There's no magic formula to repairing your credit after a foreclosure. The more you make good decisions about using your credit, the better your credit will be.

Evaluate the cause of the foreclosure.

Solving a problem is easier when you know the cause of the problem. You'll have an easier time repairing your credit post-foreclosure if you understand what caused you to foreclose. What could you have done something differently? Perhaps chosen a different mortgage? Managed your money better? Understanding why the foreclosure happened can help you prevent it from happening again.

Adjust your spending habits.

If you haven’t been budgeting your income, start now. Having a budget isn’t the chore many people think it is.
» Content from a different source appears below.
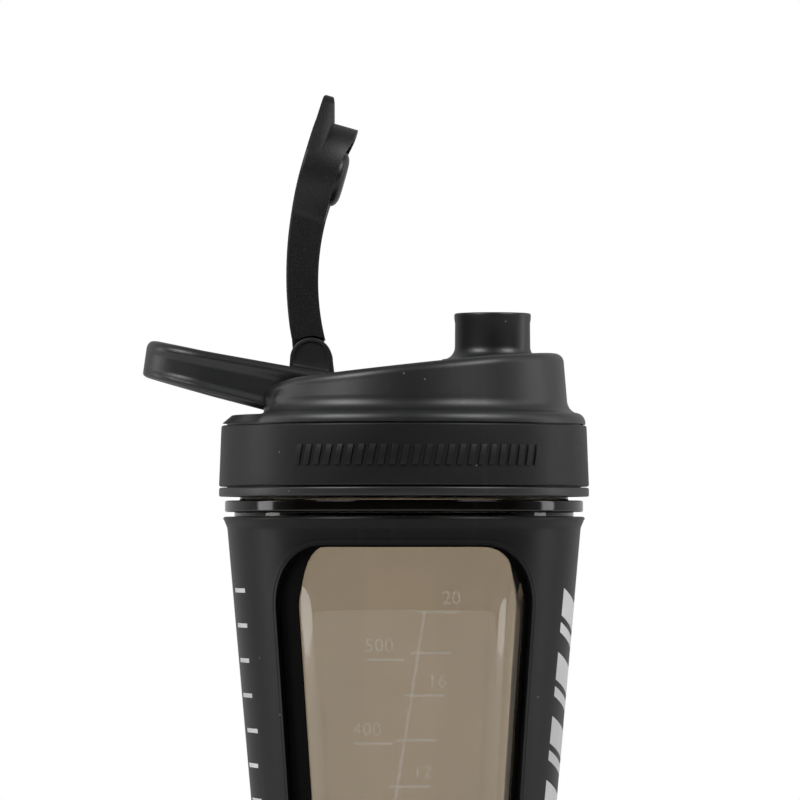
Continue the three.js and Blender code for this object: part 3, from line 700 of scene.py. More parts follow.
@dataclass
class Cup:
    """Clear cup with its neck, ring, thread and moulded scale."""

    levels: Levels
    floor: float = 4.0
    bottom: float = 2.1
    wall: float = 1.4
    neck_wall: float = 2.0
    ring_gap: float = 1.2
    ring_height: float = 2.95
    ring_width: float = 3.85
    foot_bend: float = 2.5
    inner_bend: float = 4.0
    edge: float = 0.45
    groove: float = 0.3  # bend under the ring
    support: float = 1.0  # from a bend to the next row
    shoulder: float = 4.2  # height of the bend inside the neck
    panel_raise: float = 1.35
    panel_angles: Point = (38.8, 31.3)  # where its bevel begins and ends
    panel_bottom: float = 35.0
    panel_top: float = 176.5
    panel_bevel: float = 17.0
    scale_top: float = 159.8
    label_height: float = 3.4

    @property
    def ring_top(self) -> float:
        """Upper side of the ring."""
        return self.levels.sleeve_top + self.ring_gap + self.ring_height

    def build(self) -> None:
        """Builds the cup and the scale on it."""
        levels = self.levels
        low = levels.sleeve_top + self.ring_gap
        high = self.ring_top
        neck = levels.neck_radius
        ring = neck + self.ring_width
        edge, groove = self.edge, self.groove
        outer = levels.cup_radius(levels.sleeve_top)
        foot = levels.cup_radius(self.bottom) - self.foot_bend
        bend = (self.foot_bend, self.foot_bend)
        cup = lathe("cup_wall", [
            (0, self.bottom),
            *arc(foot, self.bottom + self.foot_bend, bend, -90, 0),
            *[(levels.cup_radius(z), z) for z in self._heights()],
            (outer, levels.sleeve_top),
            (outer, low - groove - 0.2),
            *arc(outer + groove, low - groove, (groove, groove), 180, 90, 4),
            *arc(ring - edge, low + edge, (edge, edge), -90, 0, 5),
            *arc(ring - edge, high - edge, (edge, edge), 0, 90, 5),
            *arc(neck + edge, high + edge, (edge, edge), 270, 180, 4),
            (neck, high + self.support),
            (neck, levels.neck_top - self.support),
            *arc(neck - edge, levels.neck_top - edge, (edge, edge), 0, 90, 5),
            (0, levels.neck_top),
        ], ROUND * 2)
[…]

When done right, a budget helps relieve financial stress because it helps you make decisions about spending your money. If you had a budget before the foreclsure, but didn’t stick to it, you can start over again. Don’t forget to add your “actual spending” to your budget at the end of the month. This way you can see where you’ve overspent and make the necessary spending adjustments.
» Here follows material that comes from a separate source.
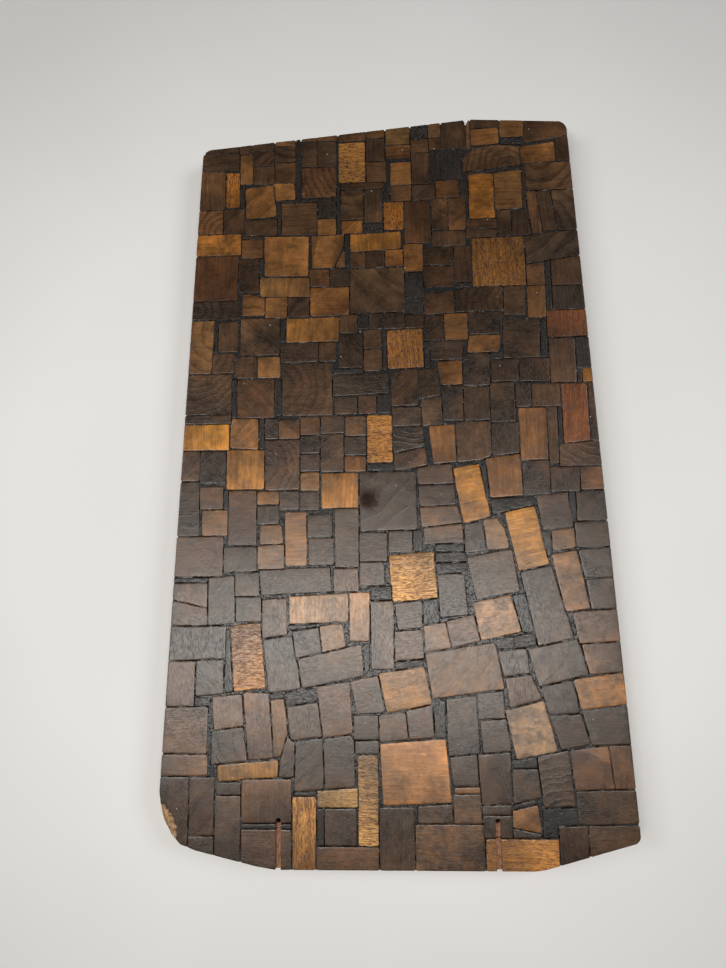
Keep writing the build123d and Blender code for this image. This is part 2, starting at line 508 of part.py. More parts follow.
# The broken left foot corner falls away from a line across the face.
break_outward = Vector(*break_line).cross(Vector(0, 0, 1))
break_normal = break_outward.rotate(Axis((0, 0, 0), break_line), -break_slope)
break_plane = Plane(origin=break_centre, x_dir=break_line, z_dir=break_normal)

# The whole body that every piece is trimmed to: the outline with the two
# cord holes, their channels to the foot, and the broken corner.
with BuildPart() as envelope:
    extrude(outline.sketch, amount=face_height)
    with Locations(face_plane):
        with Locations(*cord_hole_spots):
            Hole(radius=cord_hole_radius, depth=cord_hole_depth)
    for hole_x, hole_y in cord_hole_spots:
        with Locations((hole_x, hole_y, face_height)):
            Box(
                channel_width,
                hole_y - foot_edge,
                channel_depth,
                align=(Align.CENTER, Align.MAX, Align.MAX),
                mode=Mode.SUBTRACT,
            )
    with Locations(break_plane):
        Box(
            *break_block,
            align=(Align.CENTER, Align.CENTER, Align.MIN),
            mode=Mode.SUBTRACT,
        )

# Flat board that carries the mosaic.
with BuildPart() as backing_board:
    extrude(outline.sketch, amount=board_thickness)
backing_board.part.label = "backing_board"
export_step(backing_board.part, "parts/backing_board.step")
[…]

Continue paying all your other bills on time.

Make sure to pay credit accounts that regularly are reported to the bureaus. This positive payment history will help “pad” your credit score, keeping a foreclosure from completely devastating your credit. Not only that, a creditor or lender who manually reviews your credit report will see that the mortgage was the only thing hurting your credit and could be more lenient with your application. Don't neglect other expenses, because they could end up on your credit report as collection accounts if you leave them unpaid.

Work on paying off debt.

Having a high debt load will hurt your credit score, even if you’re paying your bills on time. Work on reducing your credit card balances to 30% of the credit limit or less. That means a $300 balance on a credit card with a limit of $3,000. Reducing your debt level will also decrease your debt-to-income ratio. If you get a mortgage in the future, a lower debt load will help you better handle your payments.

Get help if you need it.

If you're having trouble making a budget and putting together a debt management plan, you can get professional help. A consumer credit counselor can work with you to figure out how to make the most of your income. They will also negotiate lower interest rates and monthly payments with your creditors so you can work on getting out of debt. Choose a credit counselor wisely. Beware of unscrupulous debt settlement companies who can do further damage to your credit.

Get and use a credit card.

If you don't already have a credit card, apply for one, but only after you’ve evaluated and adjusted your spending habits. Resist the urge to get a credit card just to buy things you can’t afford. Instead, use a credit card to make small purchases then pay off the balance in full every month. This shows that you can properly manage credit – borrowing only what you can afford and paying it back in a timely manner.